Но "хрущевские гонения" - это не только закрытие храмов. Новая религиозная политика государства изменила лик Московской патриархии: ее духовенство лишилось административно-хозяйственных прав (на приходах стали заправлять "двадцатки", назначаемые исполкомами), а внешнеполитическая деятельность (так называемая борьба за мир) стала проходить под жестким контролем советской разведки, которая внедрила в церковное руководство огромное число своих сотрудников. Резко упал моральный уровень иерархии, которая "верой и правдой" служила своим гонителям, не останавливаясь перед собственноручным закрытием храмов и ликвидацией общин. Некоторые представители нового поколения иерархии находили даже "богословские" объяснения своему коллаборационизму: например, митрополит Никодим (Ротов) считал, что коммунистическая идеология наиболее близка христианству, для которого вера в Бога не так важна, как "социальная справедливость".

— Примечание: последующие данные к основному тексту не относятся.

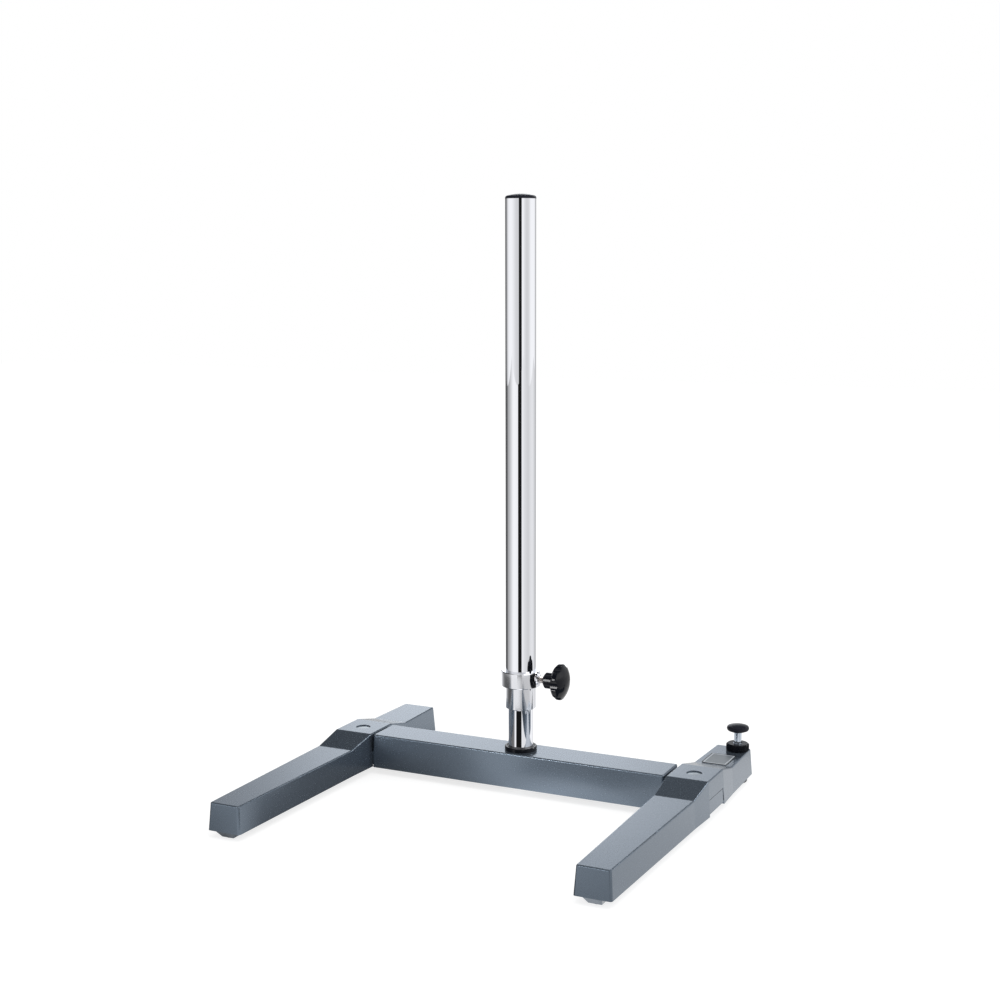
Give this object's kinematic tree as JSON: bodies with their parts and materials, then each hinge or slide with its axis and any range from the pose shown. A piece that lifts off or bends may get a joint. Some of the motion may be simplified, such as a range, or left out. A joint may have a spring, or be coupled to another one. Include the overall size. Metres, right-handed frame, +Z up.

На таком фоне осенью 1965 года два молодых священника, служивших на подмосковных приходах (о. Николай Эшлиман и о. Глеб Якунин) выступают со своим отчаянным демаршем. Они пишут открытое письмо патриарху Алексию I (Симанскому), которое рассылают всем архиереям, духовенству, в "там-" и "самиздат". В октябре 65-го сочетание двух фамилий - Эшлиман и Якунин - становится знаменем борьбы за свободу совести в Советском Союзе. Эти фамилии сразу же табуируются в официальных церковных кругах (патриархия отрекается от двух "вольнодумцев"), но они же вдохновляют на борьбу за свои права десятки православных, которым надоело быть "лишенцами" в собственной стране. Эшлиман и Якунин были первопроходцами, по стопам которых пошли священники Николай Гайнов и Георгий Эдельштейн, миряне Борис Талантов, Александр Огородников, Лев Регельсон, Владимир Пореш, Виктор Капитанчук, Феликс Карелин, Зоя Крахмальникова. В безнадежную эпоху "развитого социализма", в лагерях и психушках, они сумели сохранить веру в свободу, и эта вера в конце концов одолела "непобедимую мощь" тоталитарного дракона. Но подвиг православных диссидентов продолжается и сегодня, ведь что тяжелее: терпеть репрессии от атеистической тоталитарной власти или выслушивать презрительные насмешки от современных "князей церкви" и их "верных чад", успешно пользующихся свободой, добытой страданиями и исповедничеством тех самых диссидентов?
...Первый проект письма Эшлиману и Якунину помогал составить Анатолий Левитин-Краснов - церковный историк и публицист, бывший обновленческий диакон, приближенный к самому Александру Введенскому, а позже, в начале 70-х, сумевший выбраться из Союза. Вариант Левитина-Краснова в конце концов был отвергнут - в нем слишком часто цитировался Ленин и вообще была "обновленческая закваска". Письмо начисто переписали о. Николай со своим помощником Георгием Эдельштейном, о. Глеб выступал как бы рецензентом. Чуть позже о. Николай подключил к делу Виктора Капитанчука, Льва Регельсона и Феликса Карелина. Работа шла в доме о. Николая в подмосковном поселке Новобутаково, причем всем участникам "заговора" удалось соблюсти полную конспирацию.
Главный пафос письма состоял в требовании реального отделения церкви от государства, отказа от дискриминации верующих из-за убеждений. Удивительно, но эти требования остаются актуальными и в современной РФ, где срастание РПЦ с властью порождает тысячи случаев дискриминации не только "альтернативных православных", действующих на поле Московской патриархии, но и католиков, протестантов, кришнаитов и даже мусульман. Противоестественный альянс, эта уродливая "симфония властей" оказалась выгодна прежде всего руководству Церкви, за свободу которой и боролись пионеры православного диссидентства.